Redefine $$\;a_n:=\frac{(n+2)!}{2^{n+1} 9}b_n.\tag{1}$$ It is easy to check that this satisfies the same initial values and recursion as given in $$(0)$$, but is it an integer sequence? It will be if $$\;2^{n+1}\;|\;(n+2)!\;b_n\;$$ for all $$n>1.$$ The key results to prove is that if $$\;C_n\;$$ is the Catalan numbers and if $$\;v_2(n)\;$$ is the 2-adic valuation of $$n$$, then

$$v_2(b_n) = v_2(C_{n+1}) = v_2\Big(\frac{2^{n+1}}{(n+2)!}\Big),\; v_2(a_n)=0\quad \forall n>1. \tag{2}$$

Now the original equation $$(0)$$ already implies that $$\;a_n\;$$ is an integer sequence using induction, $$\;a_n\;$$ is odd if $$n>1$$, and the rest of equation $$(2)$$ is true.

However, there is an alternative approach using the exponential generating function of $$\;a_n,\;$$ namely $$\;A(x):=\sum_{n=0}^\infty a_nx^n/n!.\;$$ Using equation $$(0)$$ for $$\;a_n\;$$ we get the differential equation $$1 = -6A(x) +(3+6x)\frac{d}{dx}A(x) + (1+2x+2x^2)\frac{d^2}{dx^2}A(x).$$ Taking the derivative of this equation gives another differential equation $$0 = 5(1+2x)\frac{d^2}{dx^2}A(x) +(1+2x+2x^2)\frac{d^3}{dx^3}A(x).$$ Now define the sequence $$\;y_n(x)\;$$ by $$\,y_0(x) := 1+O(x),\,$$ and recursion $$y_{n+1}(x) := 1-\int_0^x 5(1+2x)/(1+2x+2x^2)\;y_n(x)\; dx. \tag{3}$$ The limit as $$\;n\to\infty$$ of $$\;y_n(x) =\frac{d^2}{dx^2}A(x).\;$$ It is easy to check that the recursion $$(3)$$ preserves exponential generating functions of integer sequences.
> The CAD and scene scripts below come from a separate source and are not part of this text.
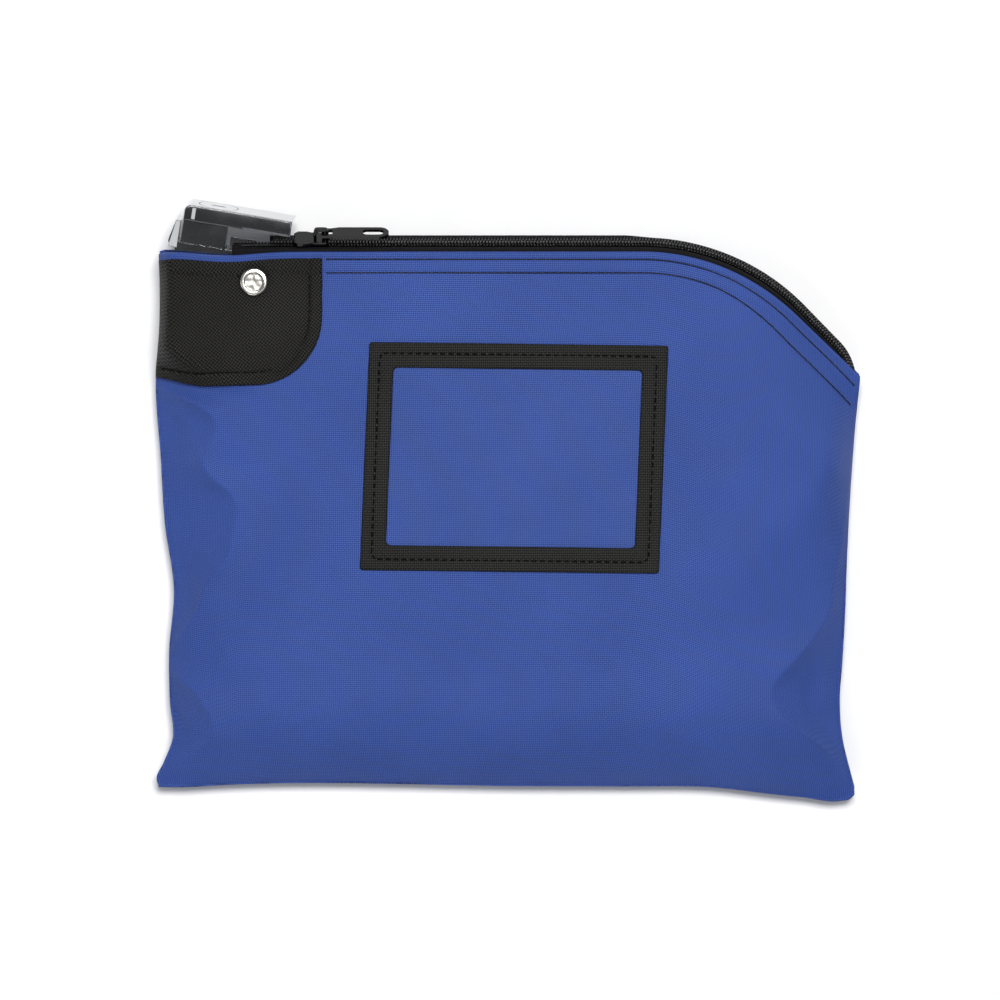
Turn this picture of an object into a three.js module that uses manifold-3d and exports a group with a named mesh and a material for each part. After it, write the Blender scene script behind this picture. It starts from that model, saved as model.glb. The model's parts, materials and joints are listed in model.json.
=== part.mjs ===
// A locking cash deposit bag: a flat pillow of laminated cloth, closed by a coil zipper that runs
// along the top and round one corner, with a pop-up key lock in the other corner.
//
// The bag lies on its back panel. X runs along the zipper, Y from the bottom seam to the zipper, and
// Z up out of the front panel. The origin is in the middle of the back panel's flat rest face.
import * as THREE from "three";
import { mergeVertices } from "three/addons/utils/BufferGeometryUtils.js";
import Module from "manifold-3d";

const wasm = await Module();
wasm.setup();

// ---------------------------------------------------------------- driving dimensions, millimetres

// The two cloth panels
const bagWidth = 279.4;
const bagHeight = 215.9; // bottom seam to the middle of the zipper chain
const crownRise = 5.2; // front panel's highest level above its hem
const clothThickness = 1;
const seamLevel = 7; // level of the side and bottom seams
const seamGap = 0.3; // between the two panels' rims
const waist = 4; // how far the side seams draw in at mid height
const waistReach = 0.86; // share of the height over which they do
const cornerRadius = 7;
const pillowRun = 0.33; // share of the way to the middle over which the front panel crowns
const backRun = 0.16; // the same for the back panel, which is flat beyond it
const lockBackRun = 0.3; // and for its hem behind the lock, which keeps off the rest face
const lockBackReach = 48.3; // lock's middle to where that hem starts
const lockBackFade = 20;
const lockCornerDrop = 70; // below the chain, where the lock's side starts to stand steep
const lockCornerFade = 35;
const lockCornerRun = 0.045;
const shoulderInset = 1.5; // step from the mouth's left end to the side seam
const shoulderDrop = 1.2;
const shoulderRun = 0.05;
const hemEase = 0.45; // share of the way in over which the crown rises above the hem
const crownPower = 2.2; // how steeply the panels rise from their seams
const seamSpread = 1.4; // how far a seam's rim spreads, for each millimetre of thickness

// The mouth: tape, chain, tape
const backHemLevel = 5;
const bandTilt = THREE.MathUtils.degToRad(57); // slope of the tape and the chain
const tapeSpare = 2; // front tape between the slider's nose and the hem
const tapeThickness = 0.6;
const tapeGap = 0.3; // between the tape and the coil
const frontHemGap = 0.6; // between the front tape and its hem
const backHemGap = 0.5; // between the back tape and its hem, in plan
const hemGap = 1; // and in level
const bendSpare = 0.8; // slider's nose to where the back tape turns in
const backHemInset = 2.5; // back hem, in from the chain's middle
const chainWidth = 5.8;
const chainThickness = 1.8;
const chainSplit = 1.2; // between the two coils, where the slider's post runs
const curveRadius = 90; // the zipper's round corner
const curveAngle = Math.PI / 4;
const diagonal = 20; // straight stretch after the round corner
const endRadius = 20; // turn into the side seam
const mouthTaper = 60; // length over which the mouth narrows to its end
const mouthEnd = 0.65; // share of the mouth's depth left at its end
const mouthFoot = 8; // right side seam's clear stretch under the mouth's end
const stopProud = 0.2; // end stop over the chain
const stopStart = 0.15; // share of the last stretch that the chain keeps

// Corner patches
const patchWidth = 66.5;
const patchDrop = 53; // below the hem
const patchCorner = 27;
const patchHem = 3.2; // the hem strip that stays clear above the patch
const patchThickness = 0.8;
const recessSpare = 0.7; // how far the back patch stays inside the rest face
const skinGap = 0.35; // between a sewn-on layer and the panel under it

// Card window
const windowCentre = new THREE.Vector2(2.6, 22.5);
const windowWidth = 118;
const windowHeight = 90;
const webbing = 10; // width of the frame's webbing
const windowTurn = THREE.MathUtils.degToRad(-0.6);
const webbingThickness = 0.9;
const filmThickness = 0.3;
const windowGap = 0.5; // between the front panel and the window's frame and film

// Lock, in its own frame: x along the head, y up out of the bag, z towards the front panel
const lockSpare = 5.4; // from the left side seam to the ear's foot
const lockDrop = 2.45; // lock's middle below the chain's middle
const lockFloor = 3.885; // housing's lowest edge above the rest face
const lockRoof = 1.827; // from the housing's front to the hem's level
const lockLean = THREE.MathUtils.degToRad(12);
const lockSkew = THREE.MathUtils.degToRad(-9.5);
const headLength = 43;
const headRim = 0.6; // head's wall beside the plug's face
const headHeight = 6.4;
const headLift = 9.5; // head's underside above the housing, popped up
const headRound = 3.2; // radius of the head's left end
const headBevel = 0.7;
const travel = 3.8; // head's way down when pressed
const housingSpare = 1.5; // housing beyond the head, at each end
const housingSide = 0.9; // wall beside the neck
const housingDrop = 18;
const housingWall = 1.2;
const neckWidth = 17.8;
const neckWall = 0.3; // beside the plug's bore
const neckCentre = -12.4;
const neckTail = 6; // neck below the housing's mouth when popped up
const slide = 0.3; // clearance between sliding pieces
const housingEnd = 0.5; // housing's right end, short of its full length
const earGap = 0.6; // between the head's round end and the ear
const earTop = 2; // ear's width at its top
const earDrop = 0.8; // ear's top under the head's underside
const earReach = 3; // ear's foot beyond the housing
const earFoot = [0.8, -0.6, -1.4]; // levels of the foot's three corners
const tongueGap = 1; // from the well to the tongue
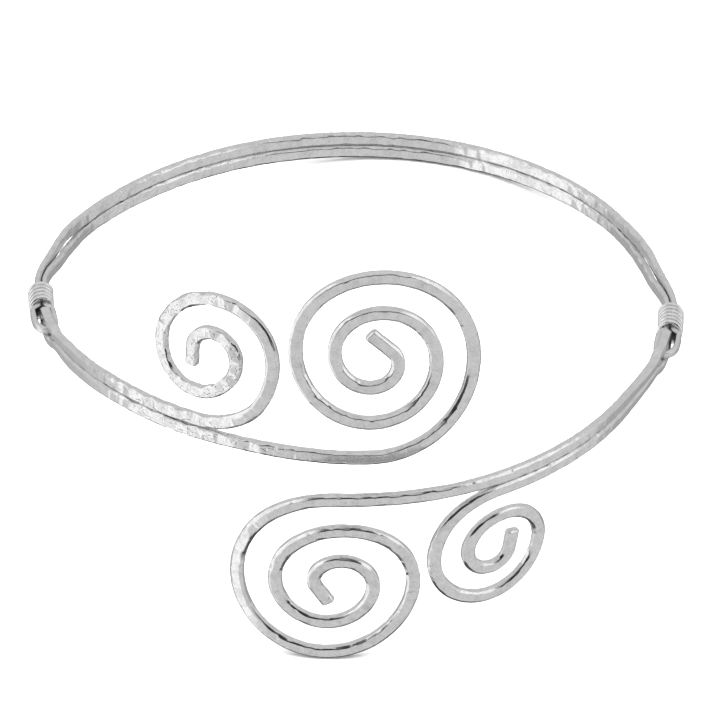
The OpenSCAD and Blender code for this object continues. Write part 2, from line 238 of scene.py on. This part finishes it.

Thus, again $$\;a_n\;$$ is an integer sequence.

If $$n>0$$ is odd, then $$(n+2)\;|\;a_n$$ and if $$n>2$$ is even, then $$(n+1)\;|\;a_n.\;$$ This since one of the $$(n\!+\!1)(n\!+\!2)$$ factors in the numerator of $$(1)$$ are not cancelled by the $$2^{n+1}$$ in the denominator.